The pair also discussed how Cooper was introduced to Jackson’s work indirectly through BAG composer, musician and World Saxophone Quartet co-founder Julius Hemphill.

It was 1977. By then BAG had disbanded, but the collaborations between its members continued. Jackson’s art served as the illustration for Hemphill’s “Blue Boye” album. Cooper, who was still in high school at the time, purchased a copy of the record.

“I bought this album, and the music just changed my life quite honestly,” Cooper said. “And that drawing just burned itself into my mind. It became fused with the music.”

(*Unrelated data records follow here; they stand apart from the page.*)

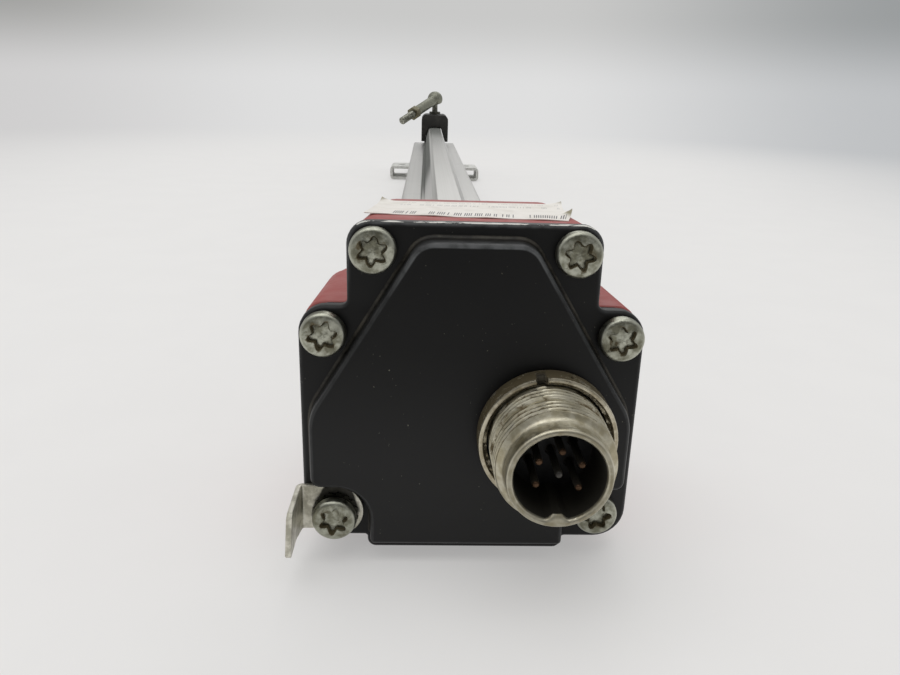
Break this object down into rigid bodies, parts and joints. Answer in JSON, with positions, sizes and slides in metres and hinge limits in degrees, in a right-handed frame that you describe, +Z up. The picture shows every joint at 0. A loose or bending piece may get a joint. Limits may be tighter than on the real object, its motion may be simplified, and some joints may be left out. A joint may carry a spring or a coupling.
{
  "type": "magnetostrictive position sensor",
  "caption": "Linear position sensor with a boxed electronics head, round screwed inlet, extruded rail, sliding magnet with a ball-jointed arm, and a folded mounting clamp.",
  "frame": {"origin": "on the underside of the head's foot, half way along the head and half way across it", "axes": "+X to the right seen from the inlet, +Y from the inlet along the rail, +Z up from the surface it lies on"},
  "size_m": [0.068, 0.5883, 0.065],
  "materials": {
    "black_enamel": "semi-gloss black enamel on a die casting",
    "red_enamel": "satin red enamel",
    "black_rubber": "matt black rubber",
    "black_nylon": "matt black glass-filled nylon",
    "white_plastic": "white acetal",
    "anodised_aluminium": "clear anodised extrusion",
    "cast_alloy": "plain die-cast alloy",
    "zinc_plated_steel": "zinc-plated steel",
    "tinned_brass": "tinned brass sheet",
    "nickel_plated_brass": "nickel-plated turned brass",
    "gold_plating": "gold-plated contact",
    "circuit_laminate": "green solder resist",
    "copper_winding": "enamelled copper",
    "ferrite": "plastic-bonded ferrite",
    "bright_steel": "bright steel"
  },
  "bodies": {
    "head": {"front_cover": "black_enamel", "front_gasket": "black_rubber", "electronics_housing": "red_enamel", "rear_gasket": "black_rubber", "rear_flange": "cast_alloy", "ground_tab": "tinned_brass", "ground_lock_washer": "zinc_plated_steel", "connector_shell": "nickel_plated_brass", "connector_ring_nut": "nickel_plated_brass", "connector_seal": "black_rubber", "connector_insert": "black_nylon", "connector_board": "circuit_laminate", "main_board": "circuit_laminate", "board_link": "black_nylon", "signal_processor": "black_nylon", "supply_capacitor": "cast_alloy", "waveguide_wire": "bright_steel", "return_wire": "copper_winding", "waveguide_tube": "white_plastic", "damping_sleeve": "black_rubber", "pickup_coil": "copper_winding", "pickup_bracket": "cast_alloy", "bias_magnet": "bright_steel", "profile_rail": "anodised_aluminium", "rail_end_cap": "cast_alloy", "cover_screw_top_left": "zinc_plated_steel", "cover_screw_shoulder_left": "zinc_plated_steel", "cover_screw_lower_left": "zinc_plated_steel", "end_cap_screw_left": "zinc_plated_steel", "rail_screw_left": "zinc_plated_steel", "cover_screw_top_right": "zinc_plated_steel", "cover_screw_shoulder_right": "zinc_plated_steel", "cover_screw_lower_right": "zinc_plated_steel", "end_cap_screw_right": "zinc_plated_steel", "rail_screw_right": "zinc_plated_steel", "contact_pin_centre": "gold_plating", "contact_pin_1": "gold_plating", "contact_pin_2": "gold_plating", "contact_pin_3": "gold_plating", "contact_pin_4": "gold_plating", "contact_pin_5": "gold_plating", "board_standoff_1": "bright_steel", "board_screw_1": "bright_steel", "board_standoff_2": "bright_steel", "board_screw_2": "bright_steel", "board_standoff_3": "bright_steel", "board_screw_3": "bright_steel", "board_standoff_4": "bright_steel", "board_screw_4": "bright_steel"},
    "clamp": {"mounting_clamp": "zinc_plated_steel"},
    "slider": {"slider_body": "black_nylon", "position_magnet": "ferrite", "ball_stud": "bright_steel"},
    "swivel": {"ball_seat": "white_plastic"},
    "arm": {"joint_socket_arm": "zinc_plated_steel", "arm_stud": "bright_steel", "arm_lock_nut": "zinc_plated_steel"}
  },
  "joints": [
    {"name": "slider_travel", "type": "slide", "parent": "head", "child": "slider", "axis": [0, 1, 0], "range_m": [-0.455, 0]},
    {"name": "clamp_slide", "type": "slide", "parent": "head", "child": "clamp", "axis": [0, 1, 0], "range_m": [-0.44, 0.05]},
    {"name": "arm_swivel", "type": "hinge", "parent": "slider", "child": "swivel", "pos_m": [0, 0.5325, 0.0589], "axis": [0, 0, 1], "continuous": true},
    {"name": "arm_tilt", "type": "hinge", "parent": "swivel", "child": "arm", "pos_m": [0, 0.5325, 0.0589], "axis": [-0.8581, 0.5135, 0], "range_deg": [0, 36]}
  ]
}
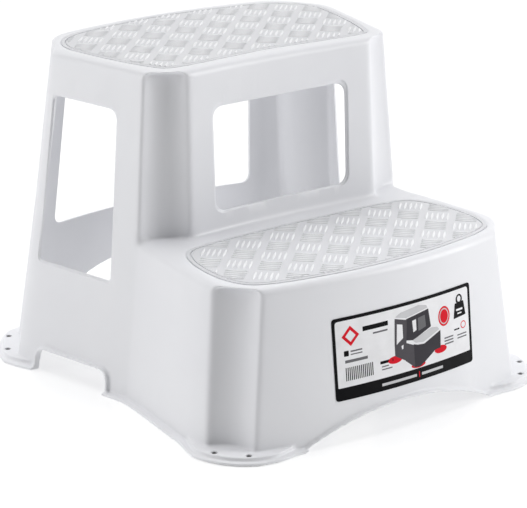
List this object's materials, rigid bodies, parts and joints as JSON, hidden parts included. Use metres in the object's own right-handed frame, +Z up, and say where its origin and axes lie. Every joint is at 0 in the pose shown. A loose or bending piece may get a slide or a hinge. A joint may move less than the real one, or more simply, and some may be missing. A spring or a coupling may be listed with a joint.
{
  "type": "step stool",
  "caption": "Moulded plastic step stool with a lower and an upper tread, hollow walls with windows and arches, flanged feet with clip-in grip pads, and a front label.",
  "frame": {"origin": "on the floor, at the centre of the footprint", "axes": "+Z up; -Y is the front, where the lower tread is; +X is to the right as seen from the front"},
  "size_m": [0.5474, 0.5498, 0.4],
  "materials": {
    "shell_plastic": "satin moulded polypropylene, cool white",
    "pad_rubber": "matte black rubber",
    "label_film": "printed semi-gloss film"
  },
  "bodies": {
    "root": {"moulded_shell": "shell_plastic", "front_label": "label_film", "front_left_grip_pad": "pad_rubber", "rear_left_grip_pad": "pad_rubber", "front_right_grip_pad": "pad_rubber", "rear_right_grip_pad": "pad_rubber"}
  },
  "joints": []
}
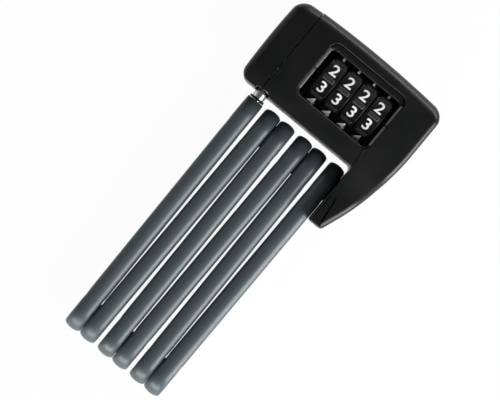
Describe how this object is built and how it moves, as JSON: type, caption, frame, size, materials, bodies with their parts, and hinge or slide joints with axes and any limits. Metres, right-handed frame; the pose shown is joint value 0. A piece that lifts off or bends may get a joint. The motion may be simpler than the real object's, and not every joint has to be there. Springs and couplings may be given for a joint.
{
  "type": "folding bicycle lock",
  "caption": "Folding bicycle lock: a combination head with a hinged zigzag of steel bars in soft covers and a chromed locking bolt.",
  "frame": {"origin": "bottom centre of the folded, closed lock lying on its back", "axes": "+X from the locking bolt to the hinge hook, +Y from the bars to the head, +Z out of the dial face"},
  "size_m": [0.087, 0.1904, 0.036],
  "materials": {
    "head_plastic": "black glass-filled plastic, satin with a fine moulded grain",
    "bezel_plastic": "black plastic, finer and slightly glossier than the head",
    "dial_plastic": "black plastic with white digits",
    "cover_rubber": "blue-grey soft rubber cover, matt",
    "bar_steel": "hardened steel bar, dull",
    "chrome": "bright chrome plate",
    "zinc_steel": "zinc-plated steel",
    "brass": "turned brass",
    "spring_steel": "blued spring steel"
  },
  "bodies": {
    "head": {"head_front_cover": "head_plastic", "head_back_cover": "head_plastic", "head_end_cap": "head_plastic", "window_bezel": "bezel_plastic", "lock_case": "zinc_steel", "hinge_cheek": "bar_steel", "socket_bush": "zinc_steel", "detent_spring": "spring_steel", "latch_spring": "spring_steel", "cover_screw_1": "zinc_steel", "cover_screw_2": "zinc_steel", "cover_screw_3": "zinc_steel", "cover_screw_4": "zinc_steel", "rivet_hook": "zinc_steel", "spacer_hook": "brass"},
    "dial_1": {"dial_1": "dial_plastic", "dial_sleeve_1": "brass"},
    "dial_2": {"dial_2": "dial_plastic", "dial_sleeve_2": "brass"},
    "dial_3": {"dial_3": "dial_plastic", "dial_sleeve_3": "brass"},
    "dial_4": {"dial_4": "dial_plastic", "dial_sleeve_4": "brass"},
    "latch": {"latch_bar": "zinc_steel", "code_spindle": "brass"},
    "reset_slider": {"code_reset_slider": "bezel_plastic"},
    "bar_6": {"bar_6_core": "bar_steel", "bar_6_cover": "cover_rubber", "rivet_5_6": "zinc_steel", "spacer_5_6": "brass"},
    "bar_5": {"bar_5_core": "bar_steel", "bar_5_cover": "cover_rubber", "rivet_4_5": "zinc_steel", "spacer_4_5": "brass"},
    "bar_4": {"bar_4_core": "bar_steel", "bar_4_cover": "cover_rubber", "rivet_3_4": "zinc_steel", "spacer_3_4": "brass"},
    "bar_3": {"bar_3_core": "bar_steel", "bar_3_cover": "cover_rubber", "rivet_2_3": "zinc_steel", "spacer_2_3": "brass"},
    "bar_2": {"bar_2_core": "bar_steel", "bar_2_cover": "cover_rubber", "rivet_1_2": "zinc_steel", "spacer_1_2": "brass"},
    "bar_1": {"bar_1_core": "bar_steel", "bar_1_cover": "cover_rubber", "locking_bolt": "chrome", "bolt_pin": "zinc_steel"}
  },
  "joints": [
    {"name": "dial_1_turn", "type": "hinge", "parent": "head", "child": "dial_1", "pos_m": [-0.00925, 0.0718, 0.019], "axis": [1, 0, 0], "continuous": true},
    {"name": "dial_2_turn", "type": "hinge", "parent": "head", "child": "dial_2", "pos_m": [-0.00018, 0.0718, 0.019], "axis": [1, 0, 0], "continuous": true},
    {"name": "dial_3_turn", "type": "hinge", "parent": "head", "child": "dial_3", "pos_m": [0.00889, 0.0718, 0.019], "axis": [1, 0, 0], "continuous": true},
    {"name": "dial_4_turn", "type": "hinge", "parent": "head", "child": "dial_4", "pos_m": [0.01795, 0.0718, 0.019], "axis": [1, 0, 0], "continuous": true},
    {"name": "latch_slide", "type": "slide", "parent": "head", "child": "latch", "axis": [-1, 0, 0], "range_m": [0, 0.0014], "deforming": ["latch_spring"]},
    {"name": "reset_slide", "type": "slide", "parent": "head", "child": "reset_slider", "axis": [1, 0, 0], "range_m": [0, 0.004]},
    {"name": "bar_6_fold", "type": "hinge", "parent": "head", "child": "bar_6", "pos_m": [0.025, 0.0334, 0.011], "axis": [1, 0, 0], "range_deg": [-80, 0]},
    {"name": "bar_5_fold", "type": "hinge", "parent": "bar_6", "child": "bar_5", "pos_m": [0.0152, -0.0842, 0.011], "axis": [1, 0, 0], "range_deg": [0, 240]},
    {"name": "bar_4_fold", "type": "hinge", "parent": "bar_5", "child": "bar_4", "pos_m": [0.0054, 0.0334, 0.011], "axis": [1, 0, 0], "range_deg": [-160, 0]},
    {"name": "bar_3_fold", "type": "hinge", "parent": "bar_4", "child": "bar_3", "pos_m": [-0.0044, -0.0842, 0.011], "axis": [1, 0, 0], "range_deg": [-160, 0]},
    {"name": "bar_2_fold", "type": "hinge", "parent": "bar_3", "child": "bar_2", "pos_m": [-0.0142, 0.0334, 0.011], "axis": [1, 0, 0], "range_deg": [0, 240]},
    {"name": "bar_1_fold", "type": "hinge", "parent": "bar_2", "child": "bar_1", "pos_m": [-0.024, -0.0842, 0.011], "axis": [1, 0, 0], "range_deg": [-80, 0]}
  ],
  "couplings": [
    {"joint": "bar_6_fold", "follows": "bar_5_fold", "ratio": -0.33333},
    {"joint": "bar_4_fold", "follows": "bar_5_fold", "ratio": -0.66667},
    {"joint": "bar_3_fold", "follows": "bar_5_fold", "ratio": -0.66667},
    {"joint": "bar_2_fold", "follows": "bar_5_fold", "ratio": 1},
    {"joint": "bar_1_fold", "follows": "bar_5_fold", "ratio": -0.33333}
  ]
}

More than twenty years later Cooper was associate curator of modern art at Harvard’s Fogg Art Museum. He decided to seek out Jackson, who had long since developed a very substantial reputation as both an artist and art educator. Cooper’s successful search ultimately resulted in an acclaimed exhibition “Duo: Oliver Jackson/Marty Ehrlich.” The exhibition was a collaboration with Ehrlich, (also a former St. Louisan and fervent devotee of Hemphill) and a tribute to Hemphill (who passed away in 1995) forged a connection between Cooper and Jackson that has spanned two decades.

Jackson dismisses the politics and categories often assigned to his craft – even with art as a definition.

“It’s meant to move you in here,” Jackson said, pointing to his chest.

“It’s a contemplative act on your part and a making action on my part. These works are, as far as I’m concerned, are for the spectator – and I’m a spectator after I finish.”

He refers to art instead as a “language for the eyes.”

“It requires me to have something for the eyes [to see],” Jackson said, “I have to make something – and I have to make it the way that I see it.”

Although Jackson discourages the practice of giving him any credit for the work, Cooper makes no secret of his appreciation of Jackson’s contributions to the canon of modern art.

 “Jackson draws beautifully from life and yet he is not afraid to deploy the simplest, most childlike of icons,” Cooper said in his 3000-plus word essay entitled “Parallel Processing with Oliver Lee Jackson.” “Jackson likes to say that his paintings are ‘for anyone who has eyes’—and, I would add, for anyone who has a body.”